**PROBLEM DESCRIPTION:** Output the lines below exactly, please, from the first line until the line with "from mathutils import Matrix, Vector", counting both.

**SOURCE DATA:**
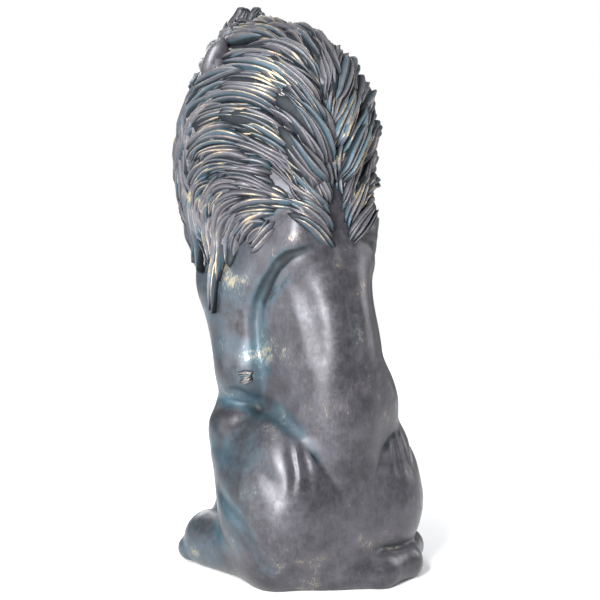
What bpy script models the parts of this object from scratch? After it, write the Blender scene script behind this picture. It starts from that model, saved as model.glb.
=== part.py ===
# Seated lion garden statue: one hollow resin casting, modelled as one closed solid.
# The lion faces -Y and its left side is +X. The origin is under the middle of its footprint.
# The pose, proportions and carving are shares of the height.

import math
import random

import bmesh
import bpy
import numpy as np
from mathutils import Matrix, Vector

HEIGHT = 0.75  # metres, from the ground to the tip of the forelock
BLOCK_VOXEL = 0.0060  # mesh size of the blocked-out figure, in metres
SOLID_VOXEL = 0.0032  # mesh size at which the locks and the figure are fused
MOST_TRIANGLES = 9700  # of the finished solid
PATINA = (0.155, 0.165, 0.190, 1.0)  # dark slate bronze
ROUGHNESS = 0.42
METALLIC = 0.35

# Places on the lion's left half, as shares of the height: to its left, backwards, up
SCAPULA = (0.054, 0.088, 0.580)
SHOULDER = (0.090, -0.034, 0.515)
ELBOW = (0.106, 0.014, 0.378)
WRIST = (0.073, -0.074, 0.095)
FOREPAW = (0.075, -0.122, 0.036)
HIP = (0.074, 0.118, 0.125)
KNEE = (0.112, 0.008, 0.262)
HOCK = (0.114, 0.120, 0.046)
HINDPAW = (0.138, -0.050, 0.048)
FACE = (0.0, -0.150, 0.868)
EAR = (0.107, -0.085, 0.905)
NECK_MIDDLE = -0.045  # how far back the upright axis of the mane stands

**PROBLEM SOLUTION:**
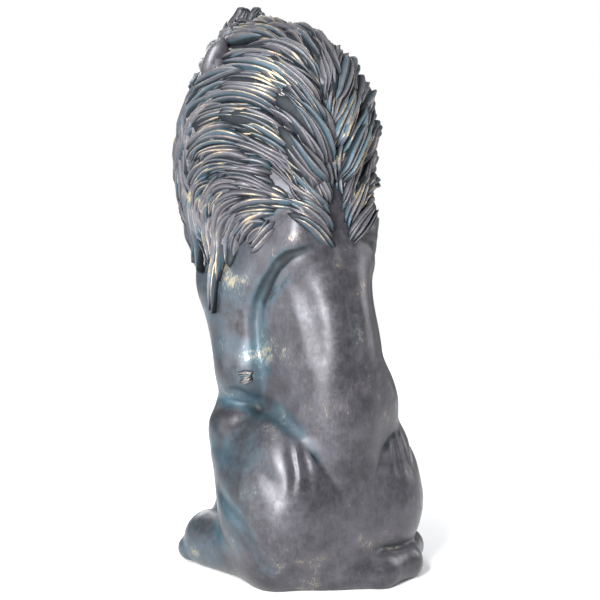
What bpy script models the parts of this object from scratch? After it, write the Blender scene script behind this picture. It starts from that model, saved as model.glb.
=== part.py ===
# Seated lion garden statue: one hollow resin casting, modelled as one closed solid.
# The lion faces -Y and its left side is +X. The origin is under the middle of its footprint.
# The pose, proportions and carving are shares of the height.

import math
import random

import bmesh
import bpy
import numpy as np
from mathutils import Matrix, Vector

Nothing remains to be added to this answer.